**WORK TO COMPLETE**
Only the lines between the line with "base_rails()" and the line with "obj.matrix_parent_inverse = Matrix.Identity(4)", together with those two lines themselves, are to be copied exactly.

**DATA SHOWN**
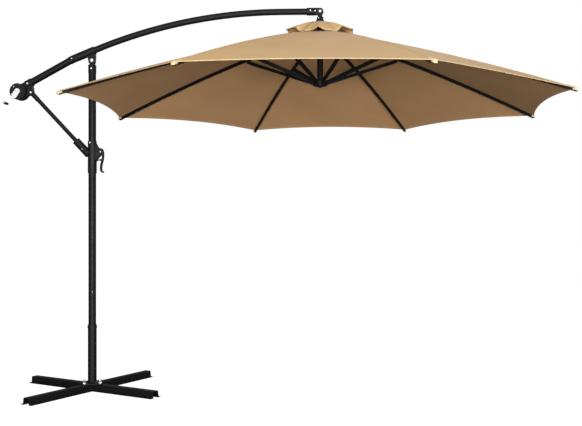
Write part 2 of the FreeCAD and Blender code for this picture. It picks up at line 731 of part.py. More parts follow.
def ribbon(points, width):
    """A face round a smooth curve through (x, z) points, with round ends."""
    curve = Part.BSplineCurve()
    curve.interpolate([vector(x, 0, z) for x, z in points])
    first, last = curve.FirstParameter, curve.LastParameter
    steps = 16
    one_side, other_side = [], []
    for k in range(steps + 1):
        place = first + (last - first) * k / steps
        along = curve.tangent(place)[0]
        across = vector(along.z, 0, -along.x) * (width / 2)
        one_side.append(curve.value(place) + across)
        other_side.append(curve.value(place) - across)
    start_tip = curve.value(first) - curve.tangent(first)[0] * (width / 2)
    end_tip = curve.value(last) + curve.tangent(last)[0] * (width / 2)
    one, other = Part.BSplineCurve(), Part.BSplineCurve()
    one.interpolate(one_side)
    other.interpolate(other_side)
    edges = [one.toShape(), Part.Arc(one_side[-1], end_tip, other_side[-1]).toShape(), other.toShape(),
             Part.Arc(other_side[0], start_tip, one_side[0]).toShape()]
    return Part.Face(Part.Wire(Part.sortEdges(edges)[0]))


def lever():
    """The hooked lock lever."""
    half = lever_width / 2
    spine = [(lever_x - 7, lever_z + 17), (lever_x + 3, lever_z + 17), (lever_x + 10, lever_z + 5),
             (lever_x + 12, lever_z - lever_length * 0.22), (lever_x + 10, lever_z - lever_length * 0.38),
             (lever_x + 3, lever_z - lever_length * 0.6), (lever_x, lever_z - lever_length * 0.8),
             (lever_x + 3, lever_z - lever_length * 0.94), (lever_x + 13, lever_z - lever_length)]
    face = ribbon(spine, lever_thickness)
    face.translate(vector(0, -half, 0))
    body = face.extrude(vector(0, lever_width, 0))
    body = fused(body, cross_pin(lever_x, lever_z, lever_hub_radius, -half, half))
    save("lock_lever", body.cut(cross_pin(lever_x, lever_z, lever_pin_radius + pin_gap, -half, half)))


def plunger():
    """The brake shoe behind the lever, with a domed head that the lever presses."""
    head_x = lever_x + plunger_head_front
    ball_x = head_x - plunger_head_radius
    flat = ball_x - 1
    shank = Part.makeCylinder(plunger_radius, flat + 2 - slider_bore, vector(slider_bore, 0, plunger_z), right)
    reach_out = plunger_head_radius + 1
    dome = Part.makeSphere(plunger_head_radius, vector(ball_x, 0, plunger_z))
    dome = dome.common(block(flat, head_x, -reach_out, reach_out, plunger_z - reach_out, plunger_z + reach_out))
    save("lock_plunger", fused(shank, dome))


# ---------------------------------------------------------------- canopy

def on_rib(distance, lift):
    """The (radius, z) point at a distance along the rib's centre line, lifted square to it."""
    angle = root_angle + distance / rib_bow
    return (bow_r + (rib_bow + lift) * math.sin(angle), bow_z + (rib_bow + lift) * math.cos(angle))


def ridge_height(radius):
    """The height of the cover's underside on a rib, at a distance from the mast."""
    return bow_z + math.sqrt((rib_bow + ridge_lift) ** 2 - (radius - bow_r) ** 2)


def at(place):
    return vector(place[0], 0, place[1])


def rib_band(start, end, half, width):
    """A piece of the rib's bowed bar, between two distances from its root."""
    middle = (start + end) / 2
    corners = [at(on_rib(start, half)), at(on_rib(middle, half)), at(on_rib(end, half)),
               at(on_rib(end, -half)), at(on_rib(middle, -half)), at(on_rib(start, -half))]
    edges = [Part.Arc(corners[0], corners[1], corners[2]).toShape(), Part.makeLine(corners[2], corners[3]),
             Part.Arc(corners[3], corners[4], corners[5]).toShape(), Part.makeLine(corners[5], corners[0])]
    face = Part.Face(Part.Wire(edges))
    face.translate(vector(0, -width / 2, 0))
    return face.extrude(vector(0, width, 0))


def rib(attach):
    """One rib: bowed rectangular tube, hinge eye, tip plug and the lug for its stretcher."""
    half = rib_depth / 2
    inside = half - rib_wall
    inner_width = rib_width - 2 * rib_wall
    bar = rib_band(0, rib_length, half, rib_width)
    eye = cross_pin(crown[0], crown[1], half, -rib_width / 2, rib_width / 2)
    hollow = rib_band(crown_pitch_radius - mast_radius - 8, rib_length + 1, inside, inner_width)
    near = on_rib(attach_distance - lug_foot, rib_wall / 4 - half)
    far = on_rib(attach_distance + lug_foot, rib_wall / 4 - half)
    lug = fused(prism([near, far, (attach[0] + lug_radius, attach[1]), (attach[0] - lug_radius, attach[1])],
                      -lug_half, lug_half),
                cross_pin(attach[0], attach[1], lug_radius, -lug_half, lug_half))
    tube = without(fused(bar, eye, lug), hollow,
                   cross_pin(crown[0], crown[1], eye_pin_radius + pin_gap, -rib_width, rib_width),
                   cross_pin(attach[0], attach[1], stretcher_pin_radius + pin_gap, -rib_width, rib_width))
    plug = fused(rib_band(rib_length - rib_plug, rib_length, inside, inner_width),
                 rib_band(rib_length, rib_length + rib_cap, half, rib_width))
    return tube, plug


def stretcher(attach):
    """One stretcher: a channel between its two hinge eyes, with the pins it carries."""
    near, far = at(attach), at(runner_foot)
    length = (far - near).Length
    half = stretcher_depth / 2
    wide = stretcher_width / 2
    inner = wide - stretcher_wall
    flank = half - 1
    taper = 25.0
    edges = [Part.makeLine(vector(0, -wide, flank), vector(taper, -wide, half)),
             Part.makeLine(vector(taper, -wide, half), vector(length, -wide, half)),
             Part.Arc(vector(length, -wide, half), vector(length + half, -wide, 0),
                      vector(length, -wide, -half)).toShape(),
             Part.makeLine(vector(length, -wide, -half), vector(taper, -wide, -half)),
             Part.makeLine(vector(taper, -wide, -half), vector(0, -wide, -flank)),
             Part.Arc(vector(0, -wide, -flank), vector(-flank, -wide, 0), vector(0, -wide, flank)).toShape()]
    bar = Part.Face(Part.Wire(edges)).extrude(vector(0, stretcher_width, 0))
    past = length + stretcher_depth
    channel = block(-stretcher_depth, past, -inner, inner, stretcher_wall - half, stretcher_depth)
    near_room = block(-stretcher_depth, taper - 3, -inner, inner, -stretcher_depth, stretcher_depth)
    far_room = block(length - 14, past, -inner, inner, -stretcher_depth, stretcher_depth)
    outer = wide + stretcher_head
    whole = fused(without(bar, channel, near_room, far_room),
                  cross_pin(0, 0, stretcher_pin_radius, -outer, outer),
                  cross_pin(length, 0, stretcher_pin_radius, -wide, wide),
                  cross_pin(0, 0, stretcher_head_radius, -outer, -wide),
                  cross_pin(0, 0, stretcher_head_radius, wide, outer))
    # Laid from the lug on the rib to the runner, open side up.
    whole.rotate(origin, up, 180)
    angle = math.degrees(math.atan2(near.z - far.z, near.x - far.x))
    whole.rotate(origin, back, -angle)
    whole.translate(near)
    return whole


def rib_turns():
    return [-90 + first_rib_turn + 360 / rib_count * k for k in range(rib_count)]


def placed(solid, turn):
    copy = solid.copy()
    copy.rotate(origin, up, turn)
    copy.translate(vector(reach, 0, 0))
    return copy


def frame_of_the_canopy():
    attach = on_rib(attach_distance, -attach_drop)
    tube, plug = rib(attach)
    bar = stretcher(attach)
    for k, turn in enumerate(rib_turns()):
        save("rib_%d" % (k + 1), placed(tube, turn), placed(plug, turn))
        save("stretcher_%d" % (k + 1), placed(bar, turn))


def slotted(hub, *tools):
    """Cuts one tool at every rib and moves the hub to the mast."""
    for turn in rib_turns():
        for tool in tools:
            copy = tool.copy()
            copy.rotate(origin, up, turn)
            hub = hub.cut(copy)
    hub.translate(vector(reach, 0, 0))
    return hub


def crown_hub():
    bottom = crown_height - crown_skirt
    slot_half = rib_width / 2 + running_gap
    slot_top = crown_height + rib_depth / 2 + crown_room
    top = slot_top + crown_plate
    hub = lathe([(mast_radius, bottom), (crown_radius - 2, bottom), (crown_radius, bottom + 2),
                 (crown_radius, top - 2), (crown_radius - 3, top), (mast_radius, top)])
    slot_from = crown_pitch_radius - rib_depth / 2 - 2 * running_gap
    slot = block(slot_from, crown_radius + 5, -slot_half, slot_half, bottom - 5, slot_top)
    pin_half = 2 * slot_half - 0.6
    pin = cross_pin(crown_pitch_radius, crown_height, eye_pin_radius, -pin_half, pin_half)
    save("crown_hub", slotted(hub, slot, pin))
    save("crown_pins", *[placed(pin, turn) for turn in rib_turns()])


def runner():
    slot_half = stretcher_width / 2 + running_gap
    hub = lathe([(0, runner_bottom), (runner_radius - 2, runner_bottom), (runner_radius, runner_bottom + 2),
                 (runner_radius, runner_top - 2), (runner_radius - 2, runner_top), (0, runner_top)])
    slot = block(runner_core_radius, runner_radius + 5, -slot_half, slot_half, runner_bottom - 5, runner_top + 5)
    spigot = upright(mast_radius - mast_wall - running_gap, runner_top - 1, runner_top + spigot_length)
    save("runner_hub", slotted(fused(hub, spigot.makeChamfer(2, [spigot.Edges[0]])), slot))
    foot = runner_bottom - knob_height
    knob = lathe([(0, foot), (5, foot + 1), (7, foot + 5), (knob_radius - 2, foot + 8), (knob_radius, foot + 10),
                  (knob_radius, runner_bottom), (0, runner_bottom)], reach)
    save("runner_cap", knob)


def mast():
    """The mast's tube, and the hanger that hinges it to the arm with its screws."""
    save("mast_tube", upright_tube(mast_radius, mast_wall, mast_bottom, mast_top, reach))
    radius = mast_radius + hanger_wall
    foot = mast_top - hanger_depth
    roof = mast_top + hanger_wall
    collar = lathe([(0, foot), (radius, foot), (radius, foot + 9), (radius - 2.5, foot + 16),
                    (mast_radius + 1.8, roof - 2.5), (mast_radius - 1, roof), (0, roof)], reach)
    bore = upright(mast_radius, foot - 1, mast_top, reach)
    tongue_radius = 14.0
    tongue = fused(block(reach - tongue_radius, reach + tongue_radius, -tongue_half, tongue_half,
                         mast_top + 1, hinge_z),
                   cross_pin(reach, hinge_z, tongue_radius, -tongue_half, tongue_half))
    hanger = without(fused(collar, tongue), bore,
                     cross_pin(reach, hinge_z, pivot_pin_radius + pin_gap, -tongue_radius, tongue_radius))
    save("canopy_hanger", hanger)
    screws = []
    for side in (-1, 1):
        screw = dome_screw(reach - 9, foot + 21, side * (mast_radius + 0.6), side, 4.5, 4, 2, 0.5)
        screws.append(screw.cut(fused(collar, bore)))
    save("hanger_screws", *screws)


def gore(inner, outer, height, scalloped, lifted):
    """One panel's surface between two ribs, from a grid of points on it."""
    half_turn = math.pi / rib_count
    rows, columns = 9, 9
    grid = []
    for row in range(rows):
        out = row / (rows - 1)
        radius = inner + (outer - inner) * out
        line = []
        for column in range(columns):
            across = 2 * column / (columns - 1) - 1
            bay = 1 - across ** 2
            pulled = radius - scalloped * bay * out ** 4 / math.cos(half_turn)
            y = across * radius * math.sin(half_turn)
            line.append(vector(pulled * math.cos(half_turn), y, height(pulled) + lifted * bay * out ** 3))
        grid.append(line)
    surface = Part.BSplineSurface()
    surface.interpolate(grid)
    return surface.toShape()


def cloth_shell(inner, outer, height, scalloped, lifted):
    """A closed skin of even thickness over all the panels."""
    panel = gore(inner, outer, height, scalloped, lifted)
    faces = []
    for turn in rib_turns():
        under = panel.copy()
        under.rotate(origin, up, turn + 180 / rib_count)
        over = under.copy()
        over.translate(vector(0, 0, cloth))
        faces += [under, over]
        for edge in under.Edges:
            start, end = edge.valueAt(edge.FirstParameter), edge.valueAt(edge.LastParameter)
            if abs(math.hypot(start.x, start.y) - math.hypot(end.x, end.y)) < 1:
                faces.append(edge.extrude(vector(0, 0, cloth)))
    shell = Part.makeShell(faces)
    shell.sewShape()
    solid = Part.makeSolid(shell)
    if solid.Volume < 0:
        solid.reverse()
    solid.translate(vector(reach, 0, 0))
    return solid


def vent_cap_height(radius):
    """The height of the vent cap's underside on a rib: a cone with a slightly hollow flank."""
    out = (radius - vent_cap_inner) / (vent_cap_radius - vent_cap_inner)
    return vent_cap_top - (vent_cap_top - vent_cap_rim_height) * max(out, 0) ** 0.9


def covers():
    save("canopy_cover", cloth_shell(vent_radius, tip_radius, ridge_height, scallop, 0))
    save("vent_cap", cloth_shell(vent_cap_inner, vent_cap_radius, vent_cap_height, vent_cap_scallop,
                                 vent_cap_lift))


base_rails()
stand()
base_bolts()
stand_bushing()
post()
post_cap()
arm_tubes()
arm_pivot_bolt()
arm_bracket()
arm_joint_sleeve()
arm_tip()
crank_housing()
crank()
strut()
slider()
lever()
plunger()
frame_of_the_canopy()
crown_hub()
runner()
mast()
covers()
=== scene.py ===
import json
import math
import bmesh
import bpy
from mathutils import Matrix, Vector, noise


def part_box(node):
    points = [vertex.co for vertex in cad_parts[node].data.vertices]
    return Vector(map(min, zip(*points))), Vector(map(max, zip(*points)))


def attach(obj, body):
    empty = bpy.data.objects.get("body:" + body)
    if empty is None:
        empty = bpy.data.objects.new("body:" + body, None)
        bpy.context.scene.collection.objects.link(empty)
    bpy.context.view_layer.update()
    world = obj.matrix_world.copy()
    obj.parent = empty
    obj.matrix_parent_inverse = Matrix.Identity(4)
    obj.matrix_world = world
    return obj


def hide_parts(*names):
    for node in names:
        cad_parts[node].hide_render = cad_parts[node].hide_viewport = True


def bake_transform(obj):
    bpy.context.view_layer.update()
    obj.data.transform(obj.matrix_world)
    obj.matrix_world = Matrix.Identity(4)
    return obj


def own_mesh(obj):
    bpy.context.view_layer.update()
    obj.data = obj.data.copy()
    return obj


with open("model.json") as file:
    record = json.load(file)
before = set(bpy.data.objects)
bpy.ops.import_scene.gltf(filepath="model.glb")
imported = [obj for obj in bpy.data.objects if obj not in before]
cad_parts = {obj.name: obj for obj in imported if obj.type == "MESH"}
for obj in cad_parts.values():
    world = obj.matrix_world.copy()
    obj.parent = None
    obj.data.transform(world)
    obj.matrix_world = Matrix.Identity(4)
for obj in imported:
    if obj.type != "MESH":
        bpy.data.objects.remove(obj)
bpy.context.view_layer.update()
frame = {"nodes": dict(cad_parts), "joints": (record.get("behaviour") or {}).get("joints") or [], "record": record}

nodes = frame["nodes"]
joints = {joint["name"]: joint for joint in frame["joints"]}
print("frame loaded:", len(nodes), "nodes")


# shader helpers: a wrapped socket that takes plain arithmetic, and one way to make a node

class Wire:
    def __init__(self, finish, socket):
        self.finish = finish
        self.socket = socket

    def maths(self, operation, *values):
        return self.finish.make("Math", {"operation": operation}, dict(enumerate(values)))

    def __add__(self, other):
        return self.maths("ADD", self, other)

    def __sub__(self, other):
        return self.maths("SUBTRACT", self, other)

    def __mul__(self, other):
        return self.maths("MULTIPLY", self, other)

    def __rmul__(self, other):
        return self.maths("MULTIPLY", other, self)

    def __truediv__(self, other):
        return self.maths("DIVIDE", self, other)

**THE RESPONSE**
base_rails()
stand()
base_bolts()
stand_bushing()
post()
post_cap()
arm_tubes()
arm_pivot_bolt()
arm_bracket()
arm_joint_sleeve()
arm_tip()
crank_housing()
crank()
strut()
slider()
lever()
plunger()
frame_of_the_canopy()
crown_hub()
runner()
mast()
covers()
=== scene.py ===
import json
import math
import bmesh
import bpy
from mathutils import Matrix, Vector, noise


def part_box(node):
    points = [vertex.co for vertex in cad_parts[node].data.vertices]
    return Vector(map(min, zip(*points))), Vector(map(max, zip(*points)))


def attach(obj, body):
    empty = bpy.data.objects.get("body:" + body)
    if empty is None:
        empty = bpy.data.objects.new("body:" + body, None)
        bpy.context.scene.collection.objects.link(empty)
    bpy.context.view_layer.update()
    world = obj.matrix_world.copy()
    obj.parent = empty
    obj.matrix_parent_inverse = Matrix.Identity(4)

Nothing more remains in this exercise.